Considere-se outra vez o
morto-vivo. O seu funcionamento físico é idêntico ao nosso. Reage ao mundo do
mesmo modo. Os seus projetos realizam-se ou falham da mesma maneira: a saúde
dele depende das mesmas variáveis de que depende a nossa. Ele pode rir nos
sítios certos e chorar em tragédias apropriadas. Pode ser divertido estar com
ele. Assim sendo, que diferença faz a falta de consciência? Ou, pondo as coisas
ao contrário, o que está a consciência por hipótese a fazer em nós? Devemos
concluir que em nós, que não somos mortos-vivos, há acontecimentos mentais, mas
não fazem nada? Será a consciência como o zunido do motor – algo que não faz
parte da máquina que faz acontecer as coisas? (Esta teoria é conhecida por
«epifenomenalismo»). Mas, se as mentes não fazem coisa alguma, por que razão
evoluíram? Por que razão tratou a natureza de fazer mentes?”

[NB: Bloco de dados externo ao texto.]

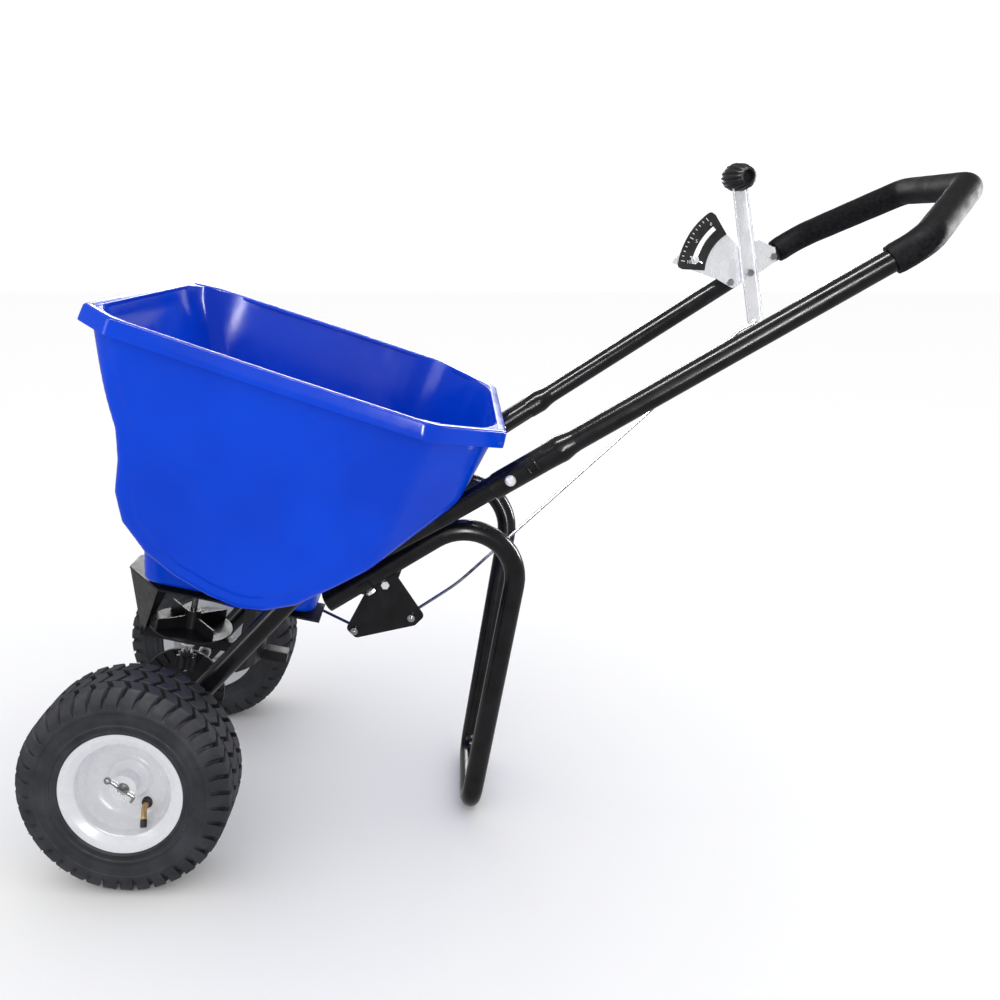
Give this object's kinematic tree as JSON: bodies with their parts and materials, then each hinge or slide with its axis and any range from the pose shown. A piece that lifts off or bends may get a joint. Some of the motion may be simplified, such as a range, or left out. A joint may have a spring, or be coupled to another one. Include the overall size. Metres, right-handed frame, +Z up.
{
  "type": "broadcast spreader",
  "caption": "Walk-behind garden spreader: blue tub hopper on a black tube frame with stand, pneumatic wheels, geared impeller, and a hand lever that works the gate through rods.",
  "frame": {"origin": "middle of the footprint of the whole object, on the ground it stands on", "axes": "+X from the wheels back to the handle, +Y to the spreader's own right (the lever's side), +Z up"},
  "size_m": [1.4708, 0.689, 1.1213],
  "materials": {
    "blue_poly": "gloss",
    "black_paint": "gloss",
    "black_plastic": "satin",
    "zinc": "zinc plated, satin",
    "white_paint": "gloss",
    "tyre_rubber": "matt",
    "foam": "matt closed-cell foam",
    "nylon": "satin",
    "brass": "satin"
  },
  "bodies": {
    "frame": {"hopper": "blue_poly", "impeller_guard": "black_plastic", "shaft_bearing": "nylon", "left_frame_tube": "black_paint", "left_axle_bushing": "nylon", "left_handle_bolt": "zinc", "left_saddle_bracket": "black_paint", "left_stand_bolt": "zinc", "right_frame_tube": "black_paint", "right_axle_bushing": "nylon", "right_handle_bolt": "zinc", "right_saddle_bracket": "black_paint", "right_stand_bolt": "zinc", "stand": "black_paint", "handle_tube": "black_paint", "foam_grip": "foam", "crank_bracket": "black_paint", "crank_pivot_bolt": "zinc", "lever_bracket": "zinc", "scale_plate": "black_plastic", "lever_pivot_bolt": "zinc", "lower_bracket_bolt": "zinc", "upper_bracket_bolt": "zinc"},
    "axle_and_drive_wheel": {"axle": "zinc", "drive_gear": "black_plastic", "gear_pin": "zinc", "left_cotter_pin": "zinc", "right_cotter_pin": "zinc", "left_axle_washer": "zinc", "right_axle_washer": "zinc", "right_rim": "white_paint", "right_tyre": "tyre_rubber", "right_hub_bushing": "nylon", "right_valve_stem": "brass", "right_valve_cap": "black_plastic"},
    "free_wheel": {"left_rim": "white_paint", "left_tyre": "tyre_rubber", "left_hub_bushing": "nylon", "left_valve_stem": "brass", "left_valve_cap": "black_plastic"},
    "impeller_unit": {"impeller_shaft": "zinc", "pinion": "black_plastic", "impeller": "black_plastic", "agitator_pin": "zinc"},
    "lever": {"control_lever": "zinc", "lever_knob": "black_plastic"},
    "crank": {"bell_crank": "black_paint"},
    "long_rod": {"control_rod": "zinc", "rear_hairpin_clip": "zinc"},
    "short_rod": {"gate_rod": "zinc", "front_hairpin_clip": "zinc"},
    "gate": {"shutoff_gate": "zinc"},
    "stop": {"stop_wing_nut": "zinc"}
  },
  "joints": [
    {"name": "axle_spin", "type": "hinge", "parent": "frame", "child": "axle_and_drive_wheel", "pos_m": [-0.57075, 0, 0.165], "axis": [0, 1, 0], "continuous": true},
    {"name": "free_wheel_spin", "type": "hinge", "parent": "axle_and_drive_wheel", "child": "free_wheel", "pos_m": [-0.57075, -0.275, 0.165], "axis": [0, 1, 0], "continuous": true},
    {"name": "impeller_spin", "type": "hinge", "parent": "frame", "child": "impeller_unit", "pos_m": [-0.57075, 0, 0.165], "axis": [0.1908, 0, 0.9816], "continuous": true},
    {"name": "lever_swing", "type": "hinge", "parent": "frame", "child": "lever", "pos_m": [0.48225, 0.2346, 0.917], "axis": [0.116, -0.9933, 0], "range_deg": [0, 30]},
    {"name": "crank_turn", "type": "hinge", "parent": "frame", "child": "crank", "pos_m": [-0.18475, -0.13, 0.426], "axis": [0, -1, 0], "range_deg": [0, 41.6]},
    {"name": "long_rod_pivot", "type": "hinge", "parent": "crank", "child": "long_rod", "pos_m": [-0.14275, -0.13, 0.369], "axis": [0, -1, 0], "range_deg": [-43.6, 0]},
    {"name": "short_rod_pivot", "type": "hinge", "parent": "crank", "child": "short_rod", "pos_m": [-0.23675, -0.13, 0.345], "axis": [0, -1, 0], "range_deg": [-41.6, 0]},
    {"name": "gate_slide", "type": "slide", "parent": "frame", "child": "gate", "axis": [0.9816, 0, -0.1908], "range_m": [0, 0.0685]},
    {"name": "stop_set", "type": "hinge", "parent": "frame", "child": "stop", "pos_m": [0.48225, 0.2346, 0.917], "axis": [0.116, -0.9933, 0], "range_deg": [-14, 0]}
  ],
  "couplings": [
    {"joint": "impeller_spin", "follows": "axle_spin", "ratio": -4},
    {"joint": "crank_turn", "follows": "lever_swing", "ratio": 1.385},
    {"joint": "long_rod_pivot", "follows": "lever_swing", "ratio": -1.449},
    {"joint": "short_rod_pivot", "follows": "lever_swing", "ratio": -1.385},
    {"joint": "gate_slide", "follows": "lever_swing", "m_per_rad": 0.1304}
  ]
}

Simon Blackburn, Think, Oxford University Press, 1999,
pp.53-57; trad. port. Desidério Murcho/ Pedro Santos, Lisboa, Gradiva, 2001,
pp. 61-66.
Epifenomenalismo – teoria
segundo a qual as actividades mentais, os fenómenos psíquicos, são meros produtos
de processos neurais e não possuem influência causal sobre o curso dos
fenómenos físicos ou mentais. (Houaiss)
“A consciência estaria ligada
ao mecanismo do corpo, simplesmente como um produto do seu trabalho, sendo
completamente desprovida do poder de modificar esse trabalho, tal como um apito
que acompanha o trabalho de uma locomotiva não tem influência sobre a sua
maquinaria.” (Thomas Huxley, Method and Results. Collected Essays I, London, Macmillan, 1898, p.240 e sgs.).